Structure-based drug design, synthesis and screening of MmaA1 inhibitors as novel anti-TB agents

Tuberculosis is one of the leading causes of death across the world. The treatment regimens for tuberculosis are well established, but still the control of the disease faces many challenges such as lengthy treatment protocols, drug resistance and toxicity. In the present work, mycolic acid methyl transferase (MmaA1), a protein involved in the maturation of mycolic acids in the biochemical pathway of the Mycobacterium, was studied for novel drug discovery. The homology model of the MmaA1 protein was built and validated by using computational techniques. The MmaA1 protein has 286 amino acid residues consisting of 10 α-helices and 7 β-sheets. The active site of the MmaA1 protein was identified using CASTp, SiteMap and PatchDock.
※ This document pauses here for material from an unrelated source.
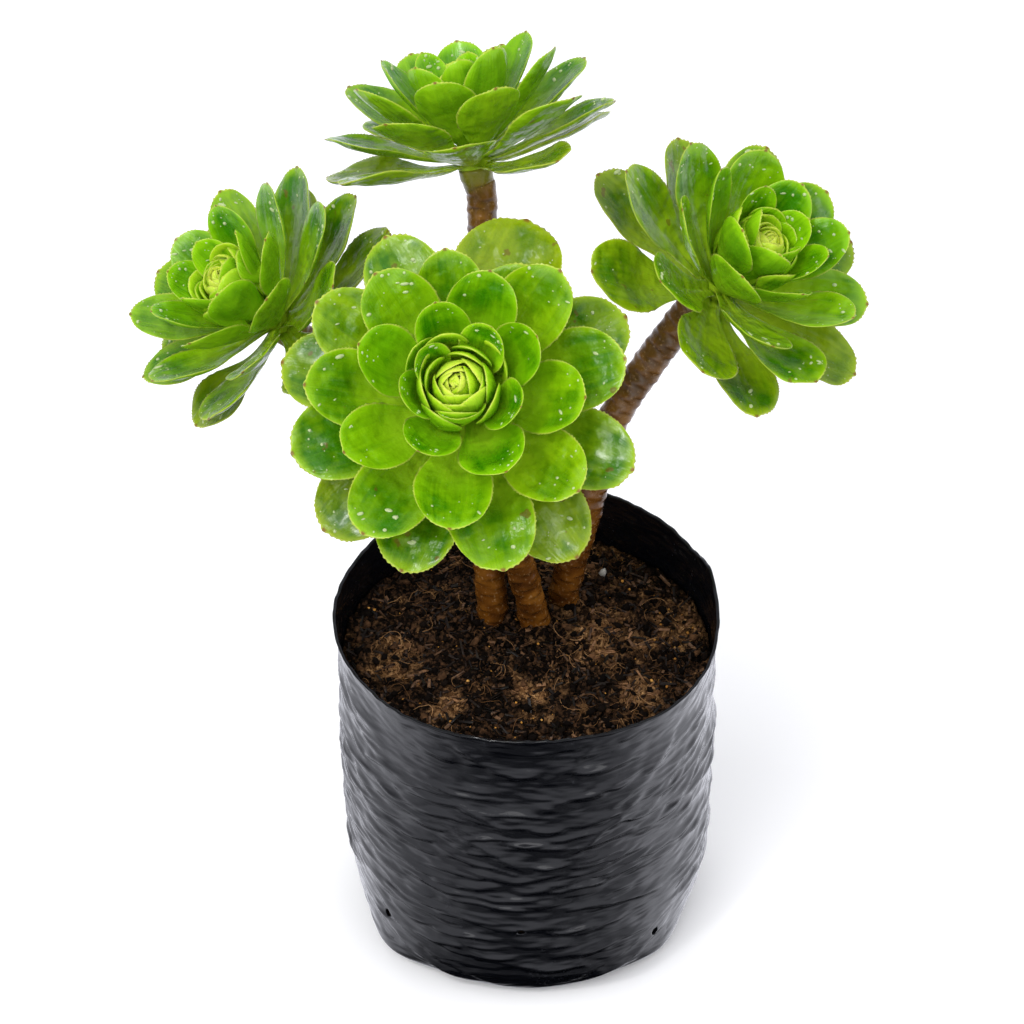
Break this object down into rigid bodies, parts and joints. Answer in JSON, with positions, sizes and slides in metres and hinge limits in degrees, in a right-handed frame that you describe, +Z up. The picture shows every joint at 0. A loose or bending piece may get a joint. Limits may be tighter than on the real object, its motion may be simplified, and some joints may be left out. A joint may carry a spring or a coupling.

Virtual screening studies were performed with two small molecule ligand databases: Asinex synergy and Diverse_Elite_Gold_Platinum databases having a total of 43,446 molecules and generated 1,30,814 conformers against the predicted and validated active site of the MmaA1 protein. Binding analysis showed that the residues ASP 19, PHE 22, TRP 30, TYR 32, TRP 74 and ALA 77 of MmaA1 protein have consistent interactions with the ligands. The hit ligands were further filtered by in silico ADME properties to eliminate potentially toxic molecules. Of the top 10 molecules, 3-(2-morpholinoacetamido)-N-(1,4-dihydro-4-oxoquinazolin-6-yl) benzamide was synthesised and screened for in vitro anti-TB activity against Mtb H37Rv using MABA assay. The compound and its intermediates exhibited good in vitro anti-TB activity which can be taken up for future lead optimisation studies. Structure based virtual screening study was performed using a validated homology model against small molecules from two virtual compound libraries. Synthesised the lead compound 3-(2-morpholinoacetamido)-N-(1,4-dihydro-4-oxoquinazolin-6-yl)benzamide obtained from virtual screening. In vitro activity against Mtb H37Rv has given a promising result.